Some of Tavolata’s first-course dishes are traditional antipasti, such as the affettato, a cutting board tiled with translucent slices of prosciutto, finocchiona, and dry-cured salamis, plus a couple of spoonfuls of Meyer lemon mostarda (compote), sweet and bitter and fragrant. Or freshly formed mozzarella balls, accompanied by a bracing arugula salad and toasts spread with artichoke purée, the bitter and the creamy joining together wonderfully.

Other first-course dishes more closely resemble American small plates, like a bowl of papery-crusted, smooth-centered fried polenta nuggets (which looked and smelled like Tater Tots) meant to dip in a anchovy-garlic mayonnaise; or a tomino—a warmed round of goat’s milk cheese—matched with a brightly dressed bundle of miner’s lettuce and a smear of reduced balsamic vinegar. The menu morphs daily, but if there’s an octopus salad—the creamy braised meat mixed with cannellini beans and a lemony, lemony vinaigrette—you should secure a bowl of it.

I found Stowell’s handmade pastas spectacular: Supple and golden, the al dente pasta soaked up flavor from the sauce but still left you something to chew on. Where meat is concerned I much prefer brawn over brains, but the agnolotti stuffed with mild veal brains, their mousselike texture resembling loosely scrambled eggs, were sublime. Ravioli plump with tangy ricotta were tossed in a simple butter sauce with artichoke hearts, asparagus, and parsley, simple and fresh.

The meatier entrées come in portions big enough for two or three. I ordered the whole grilled branzino stuffed with parsley, thyme, and lemon slices, its skin impeccably cross-hatched from the grill. Served with fried potato coins and a sharply dressed green salad—meant, like a salsa, to be eaten, bite for bite, with the meat—the branzino was the perfect example of Italianesque style: There were no chichi flourishes on the plate. But the fish was so tender you almost wondered if it hadn’t been poached first, and the skin was crisp from the direct heat, seasoned with salt, pepper, and smoke. Another high note followed the fish: a basket of lemon zeppole, grape-sized doughnuts fresh out of the oil, each one a lemon-scented poof of steam.

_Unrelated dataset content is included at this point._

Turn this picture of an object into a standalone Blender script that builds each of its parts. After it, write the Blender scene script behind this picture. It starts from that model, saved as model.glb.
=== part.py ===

With most of the wines priced under $35 a bottle (a rarity in Seattle) and checks averaging $40 a person, Tavolata left me with a sense of expectations met. Neither of my two meals there was perfect, but most of the flubs felt like new-restaurant jitters, not tragic flaws. Strozzapretti, a rolled pasta, came with a lamb ragù that had a marvelous meatiness to it, but the soupy broth could have been reduced a little more so that it clung to the noodles. Ricotta gnocchi, browned and crispy, hadn’t been drained of excess oil before being tossed with a ka-pow combination of sautéed cauliflower and salty black olives. These were both small lapses of attention at the stove that kept good dishes from being great.

The servers, too, hadn’t yet mastered the logistics—figuring out the best way to cover a busy room or lean into the mass of bodies at the common table to clear plates and drop off drinks—but largely stayed on top of our orders. More important, they approached the table with a laid-back friendliness and had been trained in the grace notes of good service, such as offering tastes of unfamiliar wines.

Tavolata’s big-party-only reservations policy isn’t just keeping walk-ins like me from getting a table; apparently, it’s building community. Groups who’d normally dine as a three- or foursome are calling friends to bulk up to a six-top, Stowell says. Even now, a Tavolata e-vite may be whizzing through cyberspace toward you.